WHAT THIS TASK INVOLVES
Scan the lines and state how many carry "axes". Leave out everything but the number.

·····

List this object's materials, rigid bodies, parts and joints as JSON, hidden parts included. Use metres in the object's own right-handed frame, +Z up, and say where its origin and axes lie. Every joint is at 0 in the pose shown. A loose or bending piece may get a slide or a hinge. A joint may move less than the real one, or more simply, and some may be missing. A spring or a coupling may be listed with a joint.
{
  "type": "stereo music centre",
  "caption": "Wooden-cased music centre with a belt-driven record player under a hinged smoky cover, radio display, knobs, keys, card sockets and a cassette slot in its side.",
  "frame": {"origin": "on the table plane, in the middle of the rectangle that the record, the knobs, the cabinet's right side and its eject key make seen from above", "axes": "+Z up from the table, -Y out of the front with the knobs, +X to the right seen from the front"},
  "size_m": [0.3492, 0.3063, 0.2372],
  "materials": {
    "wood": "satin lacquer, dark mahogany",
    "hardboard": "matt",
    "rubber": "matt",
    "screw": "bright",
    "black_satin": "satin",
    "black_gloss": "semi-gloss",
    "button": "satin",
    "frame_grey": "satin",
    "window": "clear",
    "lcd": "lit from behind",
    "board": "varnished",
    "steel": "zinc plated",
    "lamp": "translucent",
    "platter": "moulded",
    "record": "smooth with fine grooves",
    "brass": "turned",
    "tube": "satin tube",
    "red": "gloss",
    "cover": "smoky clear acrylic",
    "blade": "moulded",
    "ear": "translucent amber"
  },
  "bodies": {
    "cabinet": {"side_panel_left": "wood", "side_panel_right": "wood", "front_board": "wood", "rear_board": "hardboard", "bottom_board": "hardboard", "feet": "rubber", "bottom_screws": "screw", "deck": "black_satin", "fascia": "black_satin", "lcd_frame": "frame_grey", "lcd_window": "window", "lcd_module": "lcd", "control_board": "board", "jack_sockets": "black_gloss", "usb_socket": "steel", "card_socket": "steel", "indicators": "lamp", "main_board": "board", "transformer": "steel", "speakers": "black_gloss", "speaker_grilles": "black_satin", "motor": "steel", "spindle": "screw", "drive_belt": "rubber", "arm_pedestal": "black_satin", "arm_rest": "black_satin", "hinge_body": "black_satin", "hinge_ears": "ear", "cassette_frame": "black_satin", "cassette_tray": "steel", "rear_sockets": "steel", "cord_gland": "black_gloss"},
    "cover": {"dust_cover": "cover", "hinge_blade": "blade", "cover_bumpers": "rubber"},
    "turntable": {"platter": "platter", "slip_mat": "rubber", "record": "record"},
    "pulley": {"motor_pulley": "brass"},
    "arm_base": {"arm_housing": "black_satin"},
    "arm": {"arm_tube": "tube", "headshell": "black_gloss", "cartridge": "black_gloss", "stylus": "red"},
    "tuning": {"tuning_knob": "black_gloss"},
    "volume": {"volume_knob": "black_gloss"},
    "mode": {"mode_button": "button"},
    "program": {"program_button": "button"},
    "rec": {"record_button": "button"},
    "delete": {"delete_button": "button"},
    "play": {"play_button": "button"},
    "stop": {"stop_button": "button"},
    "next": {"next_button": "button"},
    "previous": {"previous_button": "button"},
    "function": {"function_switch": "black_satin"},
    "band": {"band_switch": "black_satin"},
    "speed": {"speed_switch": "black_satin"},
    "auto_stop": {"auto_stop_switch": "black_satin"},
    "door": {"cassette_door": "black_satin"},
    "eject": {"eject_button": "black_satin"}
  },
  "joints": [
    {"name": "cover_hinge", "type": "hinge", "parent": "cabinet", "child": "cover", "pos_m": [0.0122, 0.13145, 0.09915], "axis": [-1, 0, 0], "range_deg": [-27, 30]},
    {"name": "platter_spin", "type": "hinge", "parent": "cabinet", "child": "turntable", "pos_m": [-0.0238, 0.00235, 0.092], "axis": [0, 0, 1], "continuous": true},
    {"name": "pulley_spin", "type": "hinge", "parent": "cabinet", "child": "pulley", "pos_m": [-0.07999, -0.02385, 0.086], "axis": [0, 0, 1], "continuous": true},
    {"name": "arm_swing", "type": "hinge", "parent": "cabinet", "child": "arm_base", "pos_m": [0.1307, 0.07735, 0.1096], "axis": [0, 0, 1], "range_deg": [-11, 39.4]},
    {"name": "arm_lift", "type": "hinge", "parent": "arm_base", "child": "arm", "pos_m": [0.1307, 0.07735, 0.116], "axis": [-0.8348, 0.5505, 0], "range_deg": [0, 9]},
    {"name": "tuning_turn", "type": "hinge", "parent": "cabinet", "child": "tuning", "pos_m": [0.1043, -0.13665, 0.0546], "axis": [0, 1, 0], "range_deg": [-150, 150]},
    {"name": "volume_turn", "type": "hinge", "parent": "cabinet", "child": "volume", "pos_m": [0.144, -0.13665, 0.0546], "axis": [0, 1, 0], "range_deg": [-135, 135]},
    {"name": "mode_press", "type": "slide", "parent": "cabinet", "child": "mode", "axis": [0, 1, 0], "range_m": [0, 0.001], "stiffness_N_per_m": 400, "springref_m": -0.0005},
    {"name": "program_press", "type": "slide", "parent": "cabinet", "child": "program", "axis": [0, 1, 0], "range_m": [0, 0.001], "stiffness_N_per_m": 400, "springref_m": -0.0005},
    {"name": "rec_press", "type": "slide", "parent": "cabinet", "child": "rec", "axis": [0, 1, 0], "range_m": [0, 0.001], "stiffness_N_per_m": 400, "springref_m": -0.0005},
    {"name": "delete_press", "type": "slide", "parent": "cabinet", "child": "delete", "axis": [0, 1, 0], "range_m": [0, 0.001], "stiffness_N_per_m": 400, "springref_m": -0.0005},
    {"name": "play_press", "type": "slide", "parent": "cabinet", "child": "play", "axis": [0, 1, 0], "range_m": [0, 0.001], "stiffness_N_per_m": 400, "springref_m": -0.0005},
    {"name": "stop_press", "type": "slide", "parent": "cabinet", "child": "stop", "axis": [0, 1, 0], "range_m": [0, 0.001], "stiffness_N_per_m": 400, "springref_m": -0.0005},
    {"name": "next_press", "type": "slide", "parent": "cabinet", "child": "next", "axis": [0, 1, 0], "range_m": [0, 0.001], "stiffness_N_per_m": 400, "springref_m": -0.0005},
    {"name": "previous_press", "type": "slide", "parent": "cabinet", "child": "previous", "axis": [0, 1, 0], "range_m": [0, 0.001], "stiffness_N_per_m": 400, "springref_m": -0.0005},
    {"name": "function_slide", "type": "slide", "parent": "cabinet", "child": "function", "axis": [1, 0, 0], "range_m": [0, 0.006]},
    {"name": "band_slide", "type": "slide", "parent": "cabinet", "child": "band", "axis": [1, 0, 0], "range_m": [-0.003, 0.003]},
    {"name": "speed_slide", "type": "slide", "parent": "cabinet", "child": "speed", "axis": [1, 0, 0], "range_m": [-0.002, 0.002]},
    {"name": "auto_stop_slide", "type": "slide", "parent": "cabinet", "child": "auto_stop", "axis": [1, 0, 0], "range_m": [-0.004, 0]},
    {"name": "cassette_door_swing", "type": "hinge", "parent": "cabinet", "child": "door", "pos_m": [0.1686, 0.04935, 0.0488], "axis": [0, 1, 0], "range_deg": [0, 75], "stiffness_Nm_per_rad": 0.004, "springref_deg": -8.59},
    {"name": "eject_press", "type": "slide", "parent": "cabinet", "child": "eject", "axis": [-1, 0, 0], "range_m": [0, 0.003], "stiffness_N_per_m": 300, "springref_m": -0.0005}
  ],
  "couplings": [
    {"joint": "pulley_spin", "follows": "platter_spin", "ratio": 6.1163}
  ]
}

·····

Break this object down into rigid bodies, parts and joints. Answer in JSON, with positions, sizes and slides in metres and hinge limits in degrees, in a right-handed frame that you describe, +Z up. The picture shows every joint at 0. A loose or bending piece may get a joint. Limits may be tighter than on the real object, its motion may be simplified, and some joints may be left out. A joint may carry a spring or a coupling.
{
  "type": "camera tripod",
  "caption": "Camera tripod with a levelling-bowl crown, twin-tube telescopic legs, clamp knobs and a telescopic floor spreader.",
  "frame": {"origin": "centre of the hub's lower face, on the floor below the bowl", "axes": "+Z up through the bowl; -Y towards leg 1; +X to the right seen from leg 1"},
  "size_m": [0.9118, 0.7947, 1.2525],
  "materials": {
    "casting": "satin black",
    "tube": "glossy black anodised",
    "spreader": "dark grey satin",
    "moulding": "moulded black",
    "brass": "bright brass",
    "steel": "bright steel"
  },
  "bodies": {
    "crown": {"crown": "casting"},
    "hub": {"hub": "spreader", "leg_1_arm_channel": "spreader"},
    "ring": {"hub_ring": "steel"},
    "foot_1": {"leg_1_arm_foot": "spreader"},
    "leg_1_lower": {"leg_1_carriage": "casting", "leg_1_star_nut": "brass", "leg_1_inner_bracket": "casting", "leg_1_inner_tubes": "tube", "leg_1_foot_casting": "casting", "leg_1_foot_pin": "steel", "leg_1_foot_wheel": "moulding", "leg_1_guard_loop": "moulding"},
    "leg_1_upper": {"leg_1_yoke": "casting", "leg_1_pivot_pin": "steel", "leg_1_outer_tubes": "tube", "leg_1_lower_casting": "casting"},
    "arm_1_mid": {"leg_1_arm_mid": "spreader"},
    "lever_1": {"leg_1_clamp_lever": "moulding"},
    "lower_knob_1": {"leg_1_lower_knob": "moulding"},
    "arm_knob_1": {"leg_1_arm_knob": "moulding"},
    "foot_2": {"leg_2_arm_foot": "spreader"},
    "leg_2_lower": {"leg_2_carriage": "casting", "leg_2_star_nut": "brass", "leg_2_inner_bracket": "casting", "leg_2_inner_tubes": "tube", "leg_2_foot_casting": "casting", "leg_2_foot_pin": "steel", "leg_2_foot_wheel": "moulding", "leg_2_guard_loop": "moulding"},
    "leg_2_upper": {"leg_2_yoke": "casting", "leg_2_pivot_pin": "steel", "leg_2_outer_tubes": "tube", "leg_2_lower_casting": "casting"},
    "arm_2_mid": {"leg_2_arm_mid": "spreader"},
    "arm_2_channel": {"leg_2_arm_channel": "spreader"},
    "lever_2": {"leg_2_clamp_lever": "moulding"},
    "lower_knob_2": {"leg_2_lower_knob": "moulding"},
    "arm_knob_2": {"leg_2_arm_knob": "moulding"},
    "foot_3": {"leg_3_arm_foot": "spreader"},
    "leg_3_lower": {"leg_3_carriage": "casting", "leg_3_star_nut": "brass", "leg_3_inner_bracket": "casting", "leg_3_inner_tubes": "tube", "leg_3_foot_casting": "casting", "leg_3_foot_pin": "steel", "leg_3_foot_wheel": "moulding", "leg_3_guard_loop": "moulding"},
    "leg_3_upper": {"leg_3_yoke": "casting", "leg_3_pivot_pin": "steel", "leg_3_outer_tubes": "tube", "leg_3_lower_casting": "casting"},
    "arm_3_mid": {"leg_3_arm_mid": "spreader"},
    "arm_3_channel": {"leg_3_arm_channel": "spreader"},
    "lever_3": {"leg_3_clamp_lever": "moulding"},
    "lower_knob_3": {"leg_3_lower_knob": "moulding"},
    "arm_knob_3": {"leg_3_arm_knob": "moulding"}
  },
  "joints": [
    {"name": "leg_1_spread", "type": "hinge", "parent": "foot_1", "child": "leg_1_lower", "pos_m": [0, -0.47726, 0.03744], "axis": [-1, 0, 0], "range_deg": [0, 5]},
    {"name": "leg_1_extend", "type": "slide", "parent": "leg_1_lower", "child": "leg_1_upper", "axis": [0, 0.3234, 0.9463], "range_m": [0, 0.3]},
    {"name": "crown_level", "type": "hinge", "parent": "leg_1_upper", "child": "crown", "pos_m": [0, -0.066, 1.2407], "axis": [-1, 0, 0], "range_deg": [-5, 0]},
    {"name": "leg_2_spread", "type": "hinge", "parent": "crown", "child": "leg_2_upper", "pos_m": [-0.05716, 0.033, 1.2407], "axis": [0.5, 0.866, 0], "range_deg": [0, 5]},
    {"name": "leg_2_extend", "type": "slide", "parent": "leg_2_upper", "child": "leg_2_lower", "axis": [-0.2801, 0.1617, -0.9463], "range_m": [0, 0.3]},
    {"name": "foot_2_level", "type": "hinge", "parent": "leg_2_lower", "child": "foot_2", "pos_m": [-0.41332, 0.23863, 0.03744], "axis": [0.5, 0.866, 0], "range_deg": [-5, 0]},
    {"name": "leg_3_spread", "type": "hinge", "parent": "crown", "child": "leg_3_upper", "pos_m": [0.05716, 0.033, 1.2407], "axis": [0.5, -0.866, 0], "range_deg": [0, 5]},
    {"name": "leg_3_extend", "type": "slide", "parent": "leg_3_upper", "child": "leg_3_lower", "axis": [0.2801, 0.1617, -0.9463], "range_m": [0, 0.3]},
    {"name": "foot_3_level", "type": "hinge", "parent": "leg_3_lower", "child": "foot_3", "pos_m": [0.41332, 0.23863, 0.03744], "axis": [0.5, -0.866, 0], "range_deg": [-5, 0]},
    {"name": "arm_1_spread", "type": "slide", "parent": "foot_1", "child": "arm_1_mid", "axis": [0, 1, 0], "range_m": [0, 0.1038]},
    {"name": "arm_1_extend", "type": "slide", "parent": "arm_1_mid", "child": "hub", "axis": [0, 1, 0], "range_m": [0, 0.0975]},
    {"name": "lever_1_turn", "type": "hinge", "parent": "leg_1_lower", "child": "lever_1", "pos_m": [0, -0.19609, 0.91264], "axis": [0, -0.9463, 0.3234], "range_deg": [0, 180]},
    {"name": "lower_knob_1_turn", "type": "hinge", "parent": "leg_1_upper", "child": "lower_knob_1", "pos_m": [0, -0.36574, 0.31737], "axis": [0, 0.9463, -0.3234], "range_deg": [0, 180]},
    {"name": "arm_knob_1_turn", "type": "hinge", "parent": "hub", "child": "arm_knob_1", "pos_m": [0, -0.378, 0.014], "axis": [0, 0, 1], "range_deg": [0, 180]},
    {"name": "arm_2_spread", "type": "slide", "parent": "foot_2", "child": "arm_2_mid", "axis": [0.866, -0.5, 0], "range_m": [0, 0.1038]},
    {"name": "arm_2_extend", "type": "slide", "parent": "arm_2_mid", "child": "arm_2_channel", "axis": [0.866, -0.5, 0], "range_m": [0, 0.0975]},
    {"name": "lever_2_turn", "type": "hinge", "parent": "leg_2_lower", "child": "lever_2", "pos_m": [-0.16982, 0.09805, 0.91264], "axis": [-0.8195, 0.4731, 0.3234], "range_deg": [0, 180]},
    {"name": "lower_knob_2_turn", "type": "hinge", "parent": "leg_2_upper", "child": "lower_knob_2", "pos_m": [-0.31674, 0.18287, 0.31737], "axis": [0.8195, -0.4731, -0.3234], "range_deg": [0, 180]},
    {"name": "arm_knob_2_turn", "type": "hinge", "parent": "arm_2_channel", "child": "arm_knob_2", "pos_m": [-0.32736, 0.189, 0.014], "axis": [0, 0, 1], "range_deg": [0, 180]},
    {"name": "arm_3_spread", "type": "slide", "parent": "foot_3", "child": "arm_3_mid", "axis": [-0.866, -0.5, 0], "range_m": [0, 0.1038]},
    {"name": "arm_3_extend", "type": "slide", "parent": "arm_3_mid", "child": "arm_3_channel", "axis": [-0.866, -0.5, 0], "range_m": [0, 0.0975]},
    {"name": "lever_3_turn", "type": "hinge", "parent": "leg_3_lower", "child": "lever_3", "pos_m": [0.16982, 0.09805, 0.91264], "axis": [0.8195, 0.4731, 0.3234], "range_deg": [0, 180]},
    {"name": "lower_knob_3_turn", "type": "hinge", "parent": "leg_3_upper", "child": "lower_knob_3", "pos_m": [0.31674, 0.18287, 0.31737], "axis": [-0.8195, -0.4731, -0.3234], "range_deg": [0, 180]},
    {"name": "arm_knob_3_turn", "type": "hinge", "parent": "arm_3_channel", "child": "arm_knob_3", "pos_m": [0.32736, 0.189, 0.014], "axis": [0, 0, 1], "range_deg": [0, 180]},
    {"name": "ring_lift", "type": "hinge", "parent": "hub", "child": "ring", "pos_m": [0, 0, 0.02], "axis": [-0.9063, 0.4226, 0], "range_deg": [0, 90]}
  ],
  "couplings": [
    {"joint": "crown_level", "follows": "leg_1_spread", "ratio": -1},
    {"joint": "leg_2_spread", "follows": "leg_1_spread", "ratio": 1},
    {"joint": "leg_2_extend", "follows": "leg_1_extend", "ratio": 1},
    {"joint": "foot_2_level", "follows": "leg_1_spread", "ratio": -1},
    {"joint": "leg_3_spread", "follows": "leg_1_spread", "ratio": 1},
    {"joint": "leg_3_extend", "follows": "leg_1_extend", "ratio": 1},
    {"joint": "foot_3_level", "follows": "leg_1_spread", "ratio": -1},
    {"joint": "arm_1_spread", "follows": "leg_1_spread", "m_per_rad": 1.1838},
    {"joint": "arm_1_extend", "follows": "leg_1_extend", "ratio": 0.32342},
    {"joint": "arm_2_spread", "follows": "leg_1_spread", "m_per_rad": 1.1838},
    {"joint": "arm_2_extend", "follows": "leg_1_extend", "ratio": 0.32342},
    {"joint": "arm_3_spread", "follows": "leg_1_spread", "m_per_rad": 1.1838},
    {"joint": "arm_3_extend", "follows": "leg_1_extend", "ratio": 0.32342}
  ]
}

·····

THE ANSWER
3